Take each line that has the word "manifold" and return it.

************

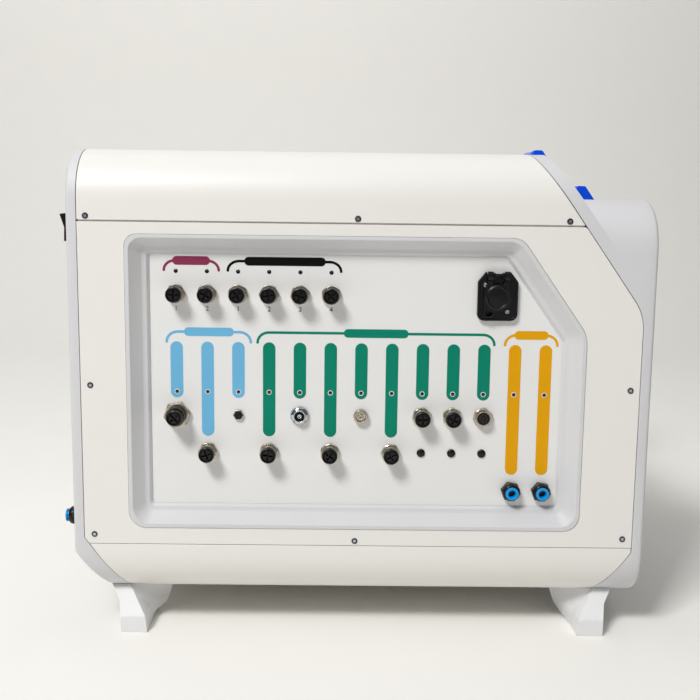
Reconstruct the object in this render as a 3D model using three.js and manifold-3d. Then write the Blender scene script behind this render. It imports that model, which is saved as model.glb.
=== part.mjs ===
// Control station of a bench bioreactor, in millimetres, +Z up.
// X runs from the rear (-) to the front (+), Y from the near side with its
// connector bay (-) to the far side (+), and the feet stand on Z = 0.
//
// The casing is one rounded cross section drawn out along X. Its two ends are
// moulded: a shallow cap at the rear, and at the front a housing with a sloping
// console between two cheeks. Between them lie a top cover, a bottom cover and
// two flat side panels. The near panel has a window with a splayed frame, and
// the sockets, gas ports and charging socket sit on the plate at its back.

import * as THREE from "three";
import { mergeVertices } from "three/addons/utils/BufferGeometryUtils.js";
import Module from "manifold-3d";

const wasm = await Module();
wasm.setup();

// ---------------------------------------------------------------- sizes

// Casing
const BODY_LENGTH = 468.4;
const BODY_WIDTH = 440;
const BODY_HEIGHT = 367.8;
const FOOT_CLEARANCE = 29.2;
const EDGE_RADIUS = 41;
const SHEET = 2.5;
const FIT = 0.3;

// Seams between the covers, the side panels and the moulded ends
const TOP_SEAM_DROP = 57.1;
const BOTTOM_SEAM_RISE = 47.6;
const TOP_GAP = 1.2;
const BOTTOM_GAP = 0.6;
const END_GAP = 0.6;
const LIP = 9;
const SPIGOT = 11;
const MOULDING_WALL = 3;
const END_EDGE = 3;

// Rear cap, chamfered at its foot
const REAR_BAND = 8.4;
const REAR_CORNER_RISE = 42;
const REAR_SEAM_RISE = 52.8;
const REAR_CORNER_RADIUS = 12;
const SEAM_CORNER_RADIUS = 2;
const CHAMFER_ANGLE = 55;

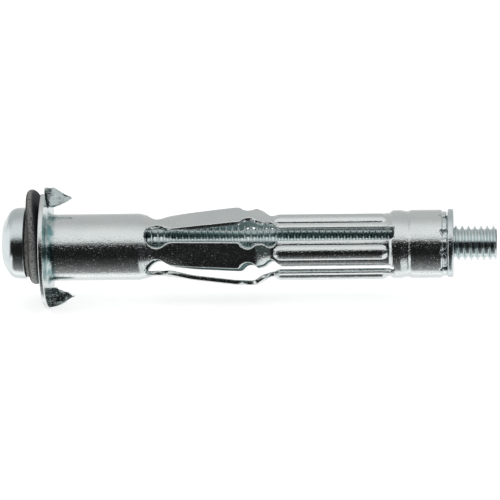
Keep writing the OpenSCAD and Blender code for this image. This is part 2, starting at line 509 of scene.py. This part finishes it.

************

Completed exercise.
Reconstruct the object in this render as a 3D model using three.js and manifold-3d. Then write the Blender scene script behind this render. It imports that model, which is saved as model.glb.
import Module from "manifold-3d";